His gaze snapping to the sky, Lyre took a step back. The pale cast had already extinguished, but he could still sense it—and he’d never felt anything like that before. It hadn’t been Ash, that was for sure.
“Impossible,” Miysis whispered.
A final low-pitched blast shook the earth, but the white magic didn’t reappear in the sky.
Miysis turned swiftly toward his soldiers. “You two, guard the prisoners. Consul Calder, wait here. We need to locate the source of that magic.”
Lyre gazed at the darkness overhead. Unless he was very much mistaken, that flare of white light had been the Sahar’s power—and whoever had unleashed it just became the most powerful magic-wielder in the three realms.
Assuming they survived the next five minutes.
Lyre flicked a glance over his shoulder. Miysis and his soldiers wouldn’t take long to find the Sahar and its wielder.
He slid his fingers under the neck of his shirt and along the spell chain hidden beneath it.

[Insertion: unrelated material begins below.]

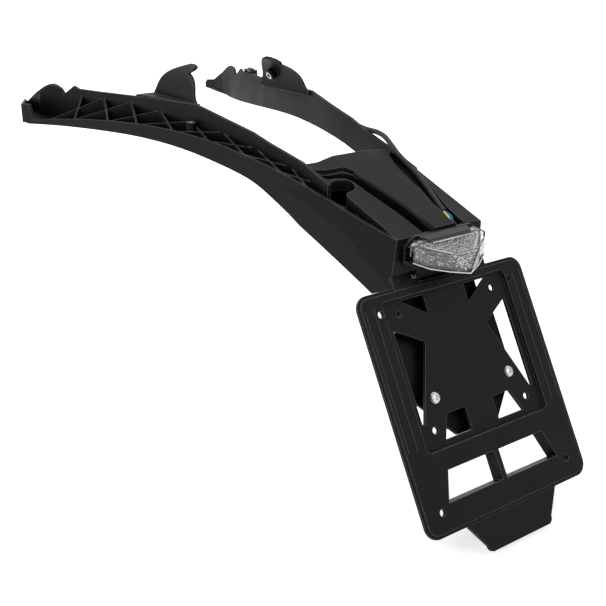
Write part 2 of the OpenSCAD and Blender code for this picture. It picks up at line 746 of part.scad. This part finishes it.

Snapping a gemstone free, he tucked it against his palm and sent a spark into its weaving. A faint pulse told him it had engaged. Three seconds.
He ran his fingers through his hair again—using the motion to covertly toss the gemstone into the foliage a few yards away.
Two seconds.
He stepped backward, closer to the trees.
One second.
Bang! With a flash of light and sound, the gem self-destructed into untraceable dust.
As Miysis and the griffins whipped toward the diversion, Lyre darted into the trees. Casting a quick cloaking spell over himself, he raced toward the source of the magic with no idea of what he might find.